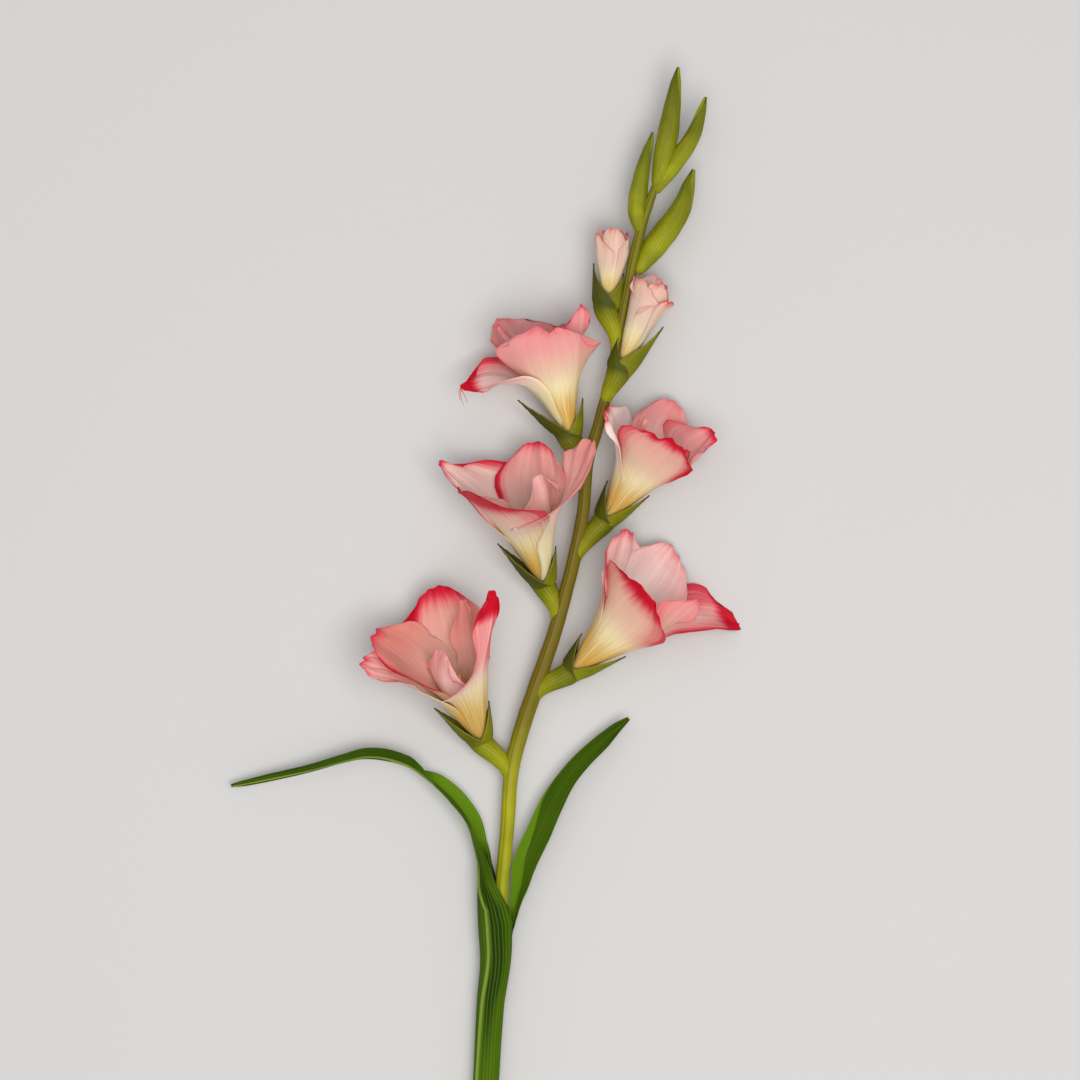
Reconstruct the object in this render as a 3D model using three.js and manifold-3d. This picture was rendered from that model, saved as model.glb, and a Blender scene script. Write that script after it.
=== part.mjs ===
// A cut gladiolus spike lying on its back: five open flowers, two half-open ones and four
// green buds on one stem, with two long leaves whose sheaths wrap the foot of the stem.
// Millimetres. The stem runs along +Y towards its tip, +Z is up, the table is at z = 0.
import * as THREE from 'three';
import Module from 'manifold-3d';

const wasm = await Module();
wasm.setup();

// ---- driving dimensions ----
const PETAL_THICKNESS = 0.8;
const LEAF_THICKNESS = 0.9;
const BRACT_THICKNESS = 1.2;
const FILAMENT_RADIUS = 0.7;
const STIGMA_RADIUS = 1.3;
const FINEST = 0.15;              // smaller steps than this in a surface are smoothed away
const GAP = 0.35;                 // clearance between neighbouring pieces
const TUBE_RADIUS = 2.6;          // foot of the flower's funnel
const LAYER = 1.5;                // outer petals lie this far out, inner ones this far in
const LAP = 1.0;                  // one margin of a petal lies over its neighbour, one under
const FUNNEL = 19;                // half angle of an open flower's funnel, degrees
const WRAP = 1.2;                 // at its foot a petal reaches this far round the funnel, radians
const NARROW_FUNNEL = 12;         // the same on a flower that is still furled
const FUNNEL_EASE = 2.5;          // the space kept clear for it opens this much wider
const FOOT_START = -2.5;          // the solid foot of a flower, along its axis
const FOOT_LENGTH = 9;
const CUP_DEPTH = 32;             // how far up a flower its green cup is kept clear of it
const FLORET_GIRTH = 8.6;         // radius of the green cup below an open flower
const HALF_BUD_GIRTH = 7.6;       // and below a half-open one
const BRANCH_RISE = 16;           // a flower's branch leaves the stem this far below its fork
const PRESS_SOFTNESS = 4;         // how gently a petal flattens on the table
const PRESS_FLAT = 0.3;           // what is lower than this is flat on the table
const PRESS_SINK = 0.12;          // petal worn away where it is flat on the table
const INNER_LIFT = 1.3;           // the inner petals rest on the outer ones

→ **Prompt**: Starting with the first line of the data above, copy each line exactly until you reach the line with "wasm.setup();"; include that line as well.

→ **The answer**:
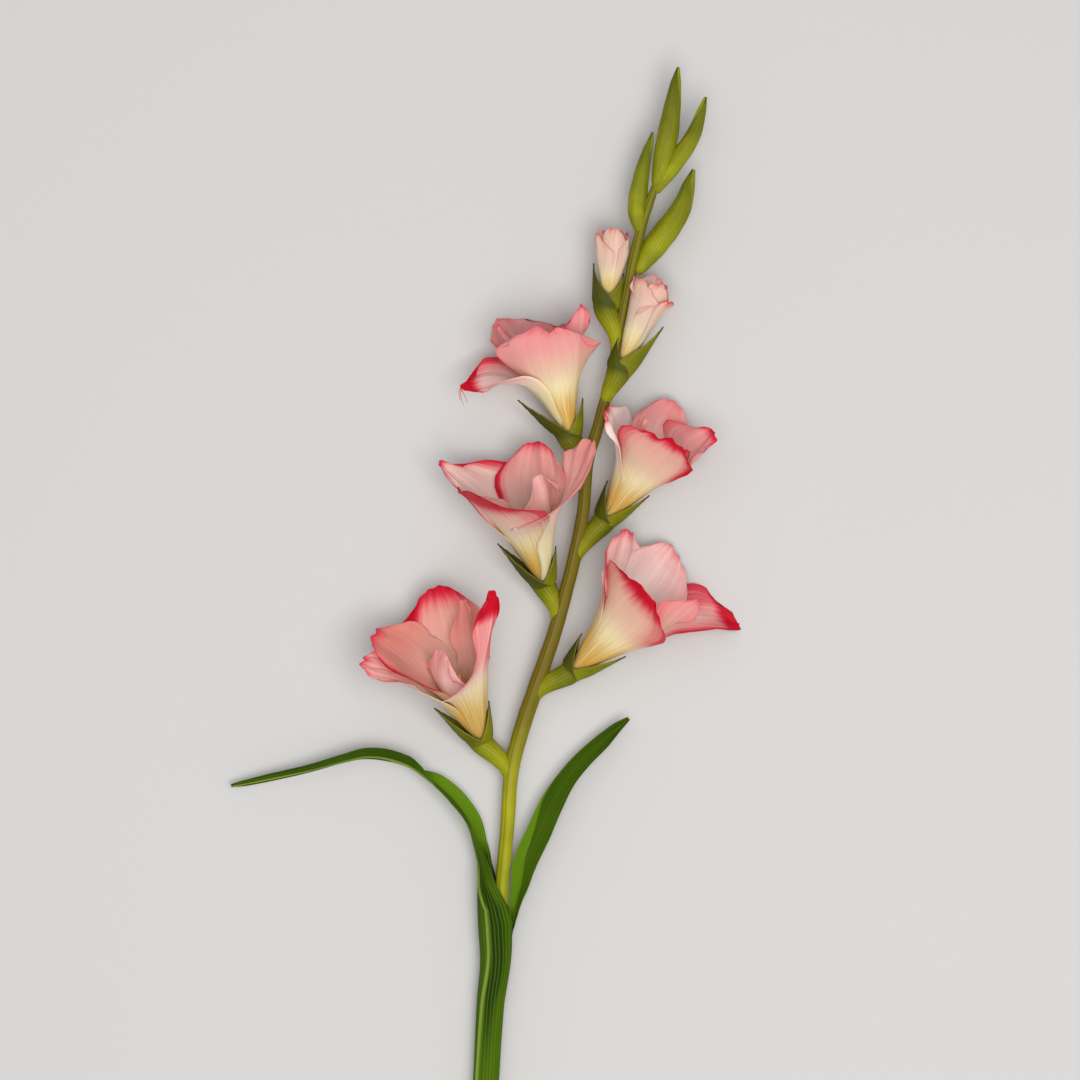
Reconstruct the object in this render as a 3D model using three.js and manifold-3d. This picture was rendered from that model, saved as model.glb, and a Blender scene script. Write that script after it.
=== part.mjs ===
// A cut gladiolus spike lying on its back: five open flowers, two half-open ones and four
// green buds on one stem, with two long leaves whose sheaths wrap the foot of the stem.
// Millimetres. The stem runs along +Y towards its tip, +Z is up, the table is at z = 0.
import * as THREE from 'three';
import Module from 'manifold-3d';

const wasm = await Module();
wasm.setup();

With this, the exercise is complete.